Fueron los mejores años de nuestras vidas. La gente se refiere a ellos como los maravillosos sesenta. Los Beatles y los Rolling Stones eran dueños de la música pop, Carnaby Street era el epicentro del mundo de la moda… y mi hermano y yo éramos los amos de Londres. Éramos jodidamente intocables.
Reggie y Ronnie Kray son dos de los criminales más famosos de la historia británica. Nacidos en 1933 con diez minutos de diferencia y rápidamente curtidos por un padre estraperlista de oro y el difícil ambiente del East End londinense, enseguida dieron muestras de su carácter repartiendo hostias a diestro y siniestro mientras se saltaban a la torera todas las leyes. Lo primero estuvo a punto de convertir a Reggie en boxeador profesional (renunció porque su historial criminal era ya demasiado extenso), mientras que lo segundo les llevó directamente a la Torre de Londres por negarse a hacer el servicio militar (no sin antes partirle la cara a un oficial y asaltar a un policía que intentaba detenerles), siendo de las ultimas personas en estar presas allí. Los Kray llegarían a lo más alto a partir de 1960, cuando adquirieron una serie de clubes nocturnos que convertirían en los más exclusivos de la ciudad y les permitirían codearse con lo más granado de la jet set epocal, acaparando la atención de los medios (algo que les encantaba) sin descuidar por ello su faceta de mafiosos e imponiendo su ley mediante la extorsión o, directamente, el asesinato, violando todas las normas no escritas que aconsejan a los hampones pasar tan desapercibidos como sea posible.

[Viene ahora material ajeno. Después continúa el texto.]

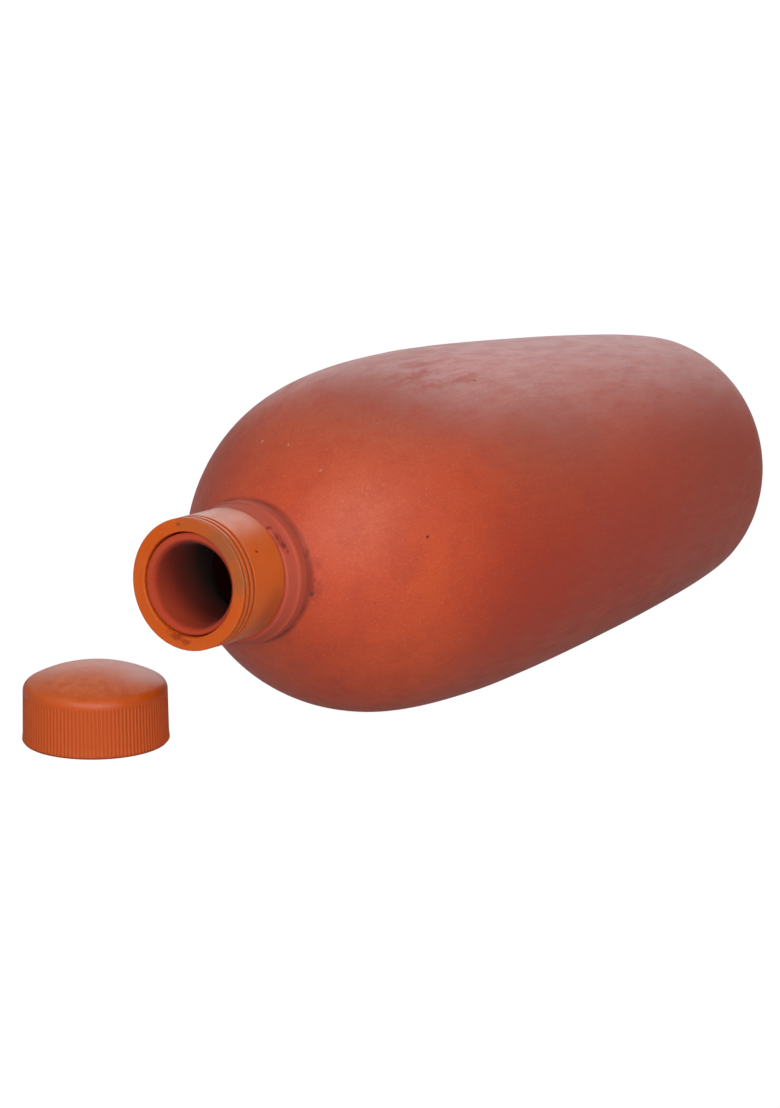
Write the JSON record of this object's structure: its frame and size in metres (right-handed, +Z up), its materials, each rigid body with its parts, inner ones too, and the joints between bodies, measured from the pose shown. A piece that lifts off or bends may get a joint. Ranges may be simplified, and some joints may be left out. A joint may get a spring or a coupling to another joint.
{
  "type": "clay water bottle",
  "caption": "Burnished terracotta water bottle lying on its side, with a threaded plastic ring on its neck and its ribbed, domed screw cap standing beside it.",
  "frame": {"origin": "on the surface that the bottle and the cap lie on, under the middle of the whole set's box", "axes": "+Z up; the bottle lies along Y with its mouth towards -Y and its foot towards +Y; the cap stands on the -X side of the neck"},
  "size_m": [0.12, 0.2548, 0.0982],
  "materials": {
    "clay": "burnished unglazed terracotta, satin",
    "ring_plastic": "moulded, satin",
    "adhesive": "cured, dull",
    "cap_plastic": "moulded, satin",
    "liner_foam": "foam sheet, dull"
  },
  "bodies": {
    "bottle": {"clay_body": "clay", "neck_ring": "ring_plastic", "ring_adhesive": "adhesive"},
    "liner": {"cap_liner": "liner_foam"},
    "cap": {"cap_shell": "cap_plastic"}
  },
  "joints": [
    {"name": "cap_lift", "type": "slide", "parent": "bottle", "child": "liner", "axis": [0, 0, 1], "range_m": [0, 0.1]},
    {"name": "cap_turn", "type": "hinge", "parent": "liner", "child": "cap", "pos_m": [-0.03996, -0.09728, 0.0141], "axis": [0, 0, 1], "continuous": true}
  ]
}
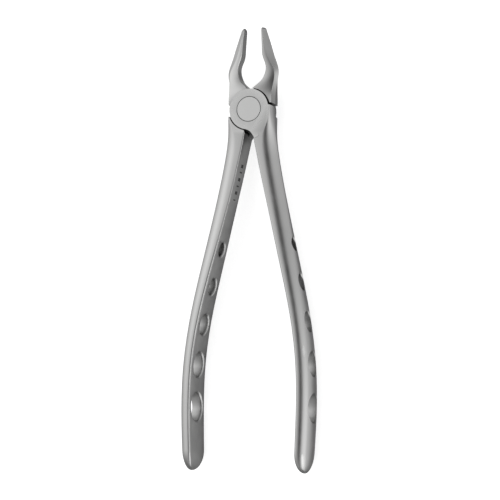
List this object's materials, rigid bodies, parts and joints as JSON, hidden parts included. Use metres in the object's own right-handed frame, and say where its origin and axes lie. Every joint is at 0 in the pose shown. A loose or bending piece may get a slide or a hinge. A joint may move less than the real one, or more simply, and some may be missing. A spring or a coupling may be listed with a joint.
{
  "type": "dental extraction forceps",
  "caption": "Open steel extraction forceps with narrow beaks, a flush lap joint and long bowed handles lightened by growing round holes.",
  "frame": {"origin": "centre of the pivot pin's rear end, level with the rear face of the joint", "axes": "+Y towards the beaks along the length, +Z out of the front face along the pin, +X across to the front half's handle"},
  "size_m": [0.053, 0.1736, 0.0158],
  "materials": {
    "forged_steel": "satin, fine blasted stainless steel",
    "pin_steel": "satin stainless steel, ground flush"
  },
  "bodies": {
    "rear": {"rear_half": "forged_steel", "pivot_pin": "pin_steel"},
    "front": {"front_half": "forged_steel"}
  },
  "joints": [
    {"name": "jaw_hinge", "type": "hinge", "parent": "rear", "child": "front", "pos_m": [0, 0, 0], "axis": [0, 0, 1], "range_deg": [-11.5, 4]}
  ]
}
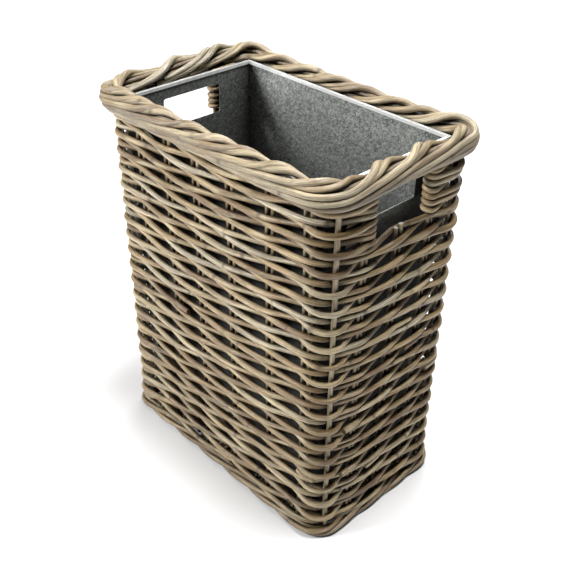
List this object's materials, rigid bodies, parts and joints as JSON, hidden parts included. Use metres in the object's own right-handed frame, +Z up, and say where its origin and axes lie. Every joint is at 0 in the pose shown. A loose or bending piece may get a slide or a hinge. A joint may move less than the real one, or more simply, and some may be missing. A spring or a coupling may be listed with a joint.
{
  "type": "wicker log basket",
  "caption": "Tall rectangular woven rattan basket with a rolled border, a hand hole in each end and a lift-out sheet steel liner for logs.",
  "frame": {"origin": "centre of the foot's underside, where the basket stands on the floor", "axes": "+Z up; +X along the basket's length, towards one of the two ends with a hand hole; +Y across its width"},
  "size_m": [0.3956, 0.2576, 0.485],
  "materials": {
    "rattan": "greyed natural rattan, matt with a slight sheen",
    "rattan_stake": "darker natural rattan, matt",
    "galvanised_sheet": "dull spangled galvanised",
    "steel_rim": "bright folded edge"
  },
  "bodies": {
    "basket": {"wale_row_01": "rattan", "wale_row_02": "rattan", "wale_row_03": "rattan", "wale_row_04": "rattan", "wale_row_05": "rattan", "wale_row_06": "rattan", "wale_row_07": "rattan", "wale_row_08": "rattan", "wale_row_09": "rattan", "wale_row_10": "rattan", "wale_row_11": "rattan", "wale_row_12": "rattan", "wale_row_13": "rattan", "wale_row_14": "rattan", "wale_row_15": "rattan", "wale_row_16": "rattan", "wale_row_17": "rattan", "wale_row_18": "rattan", "wale_row_19": "rattan", "stakes_front": "rattan_stake", "stakes_back": "rattan_stake", "stakes_right_end": "rattan_stake", "stakes_left_end": "rattan_stake", "corner_stakes": "rattan_stake", "post_wrap_right_front": "rattan", "post_wrap_right_back": "rattan", "post_wrap_left_front": "rattan", "post_wrap_left_back": "rattan", "foot_strand_1": "rattan", "foot_strand_2": "rattan", "foot_strand_3": "rattan", "base_sticks": "rattan_stake", "base_mat": "rattan", "border_outer_1": "rattan", "border_outer_2": "rattan", "border_outer_3": "rattan", "border_outer_4": "rattan", "border_top_1": "rattan", "border_inner_1": "rattan", "border_inner_2": "rattan", "border_inner_3": "rattan", "border_core_1": "rattan_stake", "border_core_2": "rattan_stake"},
    "liner": {"liner_floor": "galvanised_sheet", "liner_wall_front": "galvanised_sheet", "liner_wall_back": "galvanised_sheet", "liner_end_right": "galvanised_sheet", "liner_end_left": "galvanised_sheet", "liner_hem_front": "steel_rim", "liner_hem_back": "steel_rim", "liner_hem_right": "steel_rim", "liner_hem_left": "steel_rim"}
  },
  "joints": [
    {"name": "liner_lift", "type": "slide", "parent": "basket", "child": "liner", "axis": [0, 0, 1], "range_m": [0, 0.5]}
  ]
}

«Brindo por vosotros, pedazos de mierda».
Esta es la atractiva base sobre la que el director y guionista Brian Helgeland construye su última película, basada a su vez en el libro De profesión violentos: auge y caída de los gemelos Kray, publicado en 1972 por el escritor John Pearson. Pese al logro de convertir una novela tan roñosa como L.A. Confidencial en un guión más o menos aceptable, la carrera de Helgeland lleva la mediocridad por bandera. Eso cuando no ha perpetrado auténticos crímenes contra la humanidad (¿alguien dijo Destino de caballero?). Con Legend Helgeland tenía la oportunidad de hacer algo grande, en virtud de una historia cautivadora cuyo hechizo aumenta cuanto más indagas en ella.
Desgraciadamente se queda en lo superfluo. Su principal fallo consiste en situar el eje central de la trama en la turbulenta historia de amor entre Reggie y Frances Shea, típica jovencita atraída por los «malotes» que acabó recibiendo el baño de realidad que se merecía, ni más ni menos. Es el habitual recurso meloso con el que se intenta atraer a un público mayoritario y poco exigente, pero que ofrece el resultado que cabe esperar en la mayoría de casos. Es como si el argumento de El padrino pivotase en torno a la historia de amor entre Michael y Kay. ¡Que hablamos de gansters, joder! Y los gemelos Kray en concreto, a pesar del aura estelar que les rodeaba con apariciones en programas de TV y todo, no dejaban de ser eso: gansters. Dos violentos hijos de puta que no sentían reparos a la hora de comportarse como tales particularmente en el caso de Ronnie, enfermo de esquizofrenia paranoide que no siempre se medicaba. El resultado es una película meliflua (tampoco es plan de despertar la ira de los los censores, oigan) y sin profundidad. Muchos acontecimientos relatados, pero con la sensación de ir a salto de mata y con una alarmante falta de intensidad en muchos tramos. Y lo que es más grave: con personajes dibujados a trazo grueso, lo que en el caso de los Kray, con el potencial que tienen, constituye un delito en sí mismo.
Un poco más y esto termina pareciéndose a Pretty Woman cuando la compró Disney.
Lo único plenamente satisfactorio de Legend, dejando a un lado la aparición de Chazz Palminteri en un rol secundario, es Tom Hardy, actor de moda que interpreta a los dos hermanos con la ayuda del ordenador y los trucajes fotográficos. Teniendo en cuenta el cortoplacismo que rige la sociedad actual veremos si alguien le recuerda de aquí a un par de años, pero mientras tanto podemos solazarnos con su imponente presencia, con la que literalmente se come la pantalla. Dandy por un lado, tarado por el otro, mafioso por ambos, Hardy es un acierto de casting absoluto, brindando un espectáculo que es la tabla de salvación de una película que se queda en lo meramente pasable aunque se disfrute a ratos, sobre todo cuando los Kray sacan a pasear su vena más gansteril. Eso no quita para que el resultado global sea decepcionante sobre todo ante la evidencia de que haber hecho algo mejor con semejante material de partida no parecía muy complicado.
Resultado: ¿De veras hace falta repetirlo?